What is being asked :: Please output the lines shown below exactly as they appear.

Source excerpt ::
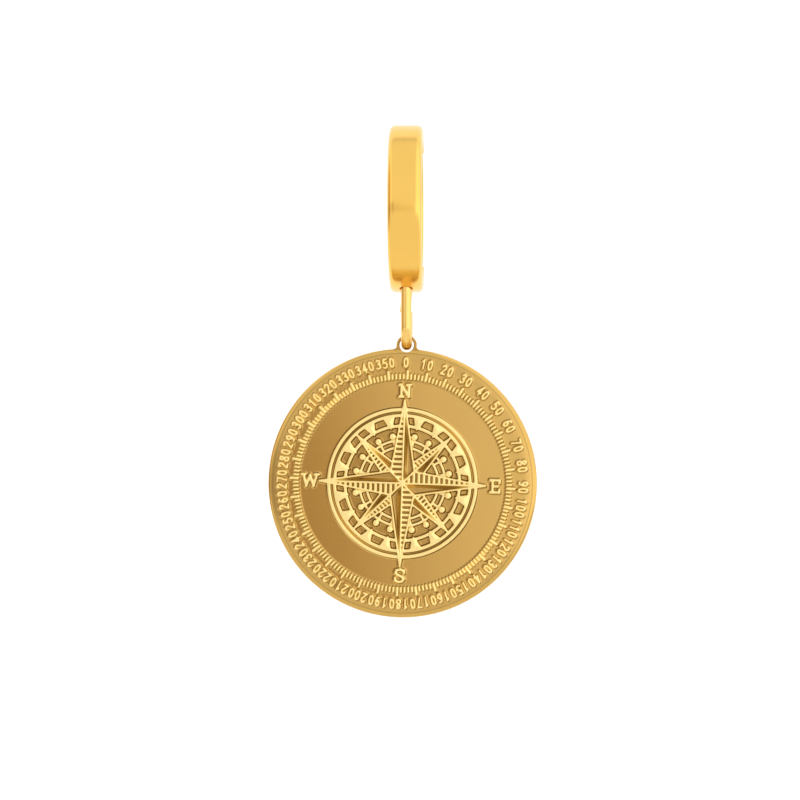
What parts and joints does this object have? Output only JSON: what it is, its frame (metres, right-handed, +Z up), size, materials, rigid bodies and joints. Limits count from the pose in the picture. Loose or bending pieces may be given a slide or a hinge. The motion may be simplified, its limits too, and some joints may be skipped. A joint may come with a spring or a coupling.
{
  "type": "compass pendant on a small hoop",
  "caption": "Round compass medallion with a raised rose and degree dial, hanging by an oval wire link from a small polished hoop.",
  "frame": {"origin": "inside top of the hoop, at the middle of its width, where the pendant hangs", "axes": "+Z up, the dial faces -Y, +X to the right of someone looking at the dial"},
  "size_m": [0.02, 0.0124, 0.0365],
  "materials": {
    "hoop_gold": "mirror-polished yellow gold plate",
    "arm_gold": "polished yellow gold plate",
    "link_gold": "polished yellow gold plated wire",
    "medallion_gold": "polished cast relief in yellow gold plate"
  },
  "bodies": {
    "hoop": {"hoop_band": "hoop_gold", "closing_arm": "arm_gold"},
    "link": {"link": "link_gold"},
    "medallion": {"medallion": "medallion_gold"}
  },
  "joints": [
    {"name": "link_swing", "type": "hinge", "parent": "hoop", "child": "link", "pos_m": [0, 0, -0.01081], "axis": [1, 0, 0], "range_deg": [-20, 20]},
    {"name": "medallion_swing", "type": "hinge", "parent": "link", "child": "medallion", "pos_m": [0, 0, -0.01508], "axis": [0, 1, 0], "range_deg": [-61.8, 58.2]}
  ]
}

Written solution ::
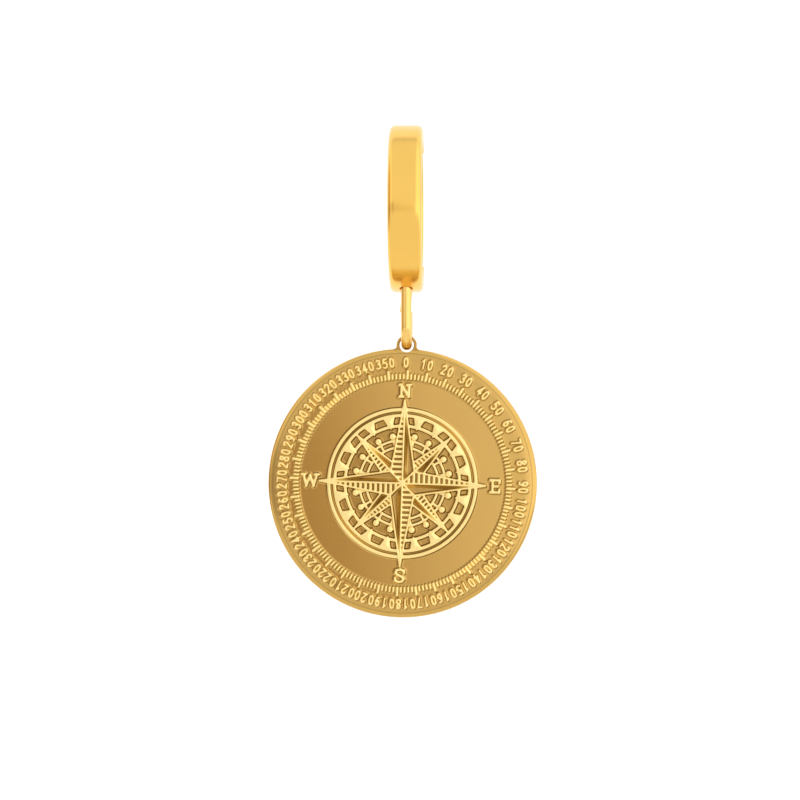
What parts and joints does this object have? Output only JSON: what it is, its frame (metres, right-handed, +Z up), size, materials, rigid bodies and joints. Limits count from the pose in the picture. Loose or bending pieces may be given a slide or a hinge. The motion may be simplified, its limits too, and some joints may be skipped. A joint may come with a spring or a coupling.
{
  "type": "compass pendant on a small hoop",
  "caption": "Round compass medallion with a raised rose and degree dial, hanging by an oval wire link from a small polished hoop.",
  "frame": {"origin": "inside top of the hoop, at the middle of its width, where the pendant hangs", "axes": "+Z up, the dial faces -Y, +X to the right of someone looking at the dial"},
  "size_m": [0.02, 0.0124, 0.0365],
  "materials": {
    "hoop_gold": "mirror-polished yellow gold plate",
    "arm_gold": "polished yellow gold plate",
    "link_gold": "polished yellow gold plated wire",
    "medallion_gold": "polished cast relief in yellow gold plate"
  },
  "bodies": {
    "hoop": {"hoop_band": "hoop_gold", "closing_arm": "arm_gold"},
    "link": {"link": "link_gold"},
    "medallion": {"medallion": "medallion_gold"}
  },
  "joints": [
    {"name": "link_swing", "type": "hinge", "parent": "hoop", "child": "link", "pos_m": [0, 0, -0.01081], "axis": [1, 0, 0], "range_deg": [-20, 20]},
    {"name": "medallion_swing", "type": "hinge", "parent": "link", "child": "medallion", "pos_m": [0, 0, -0.01508], "axis": [0, 1, 0], "range_deg": [-61.8, 58.2]}
  ]
}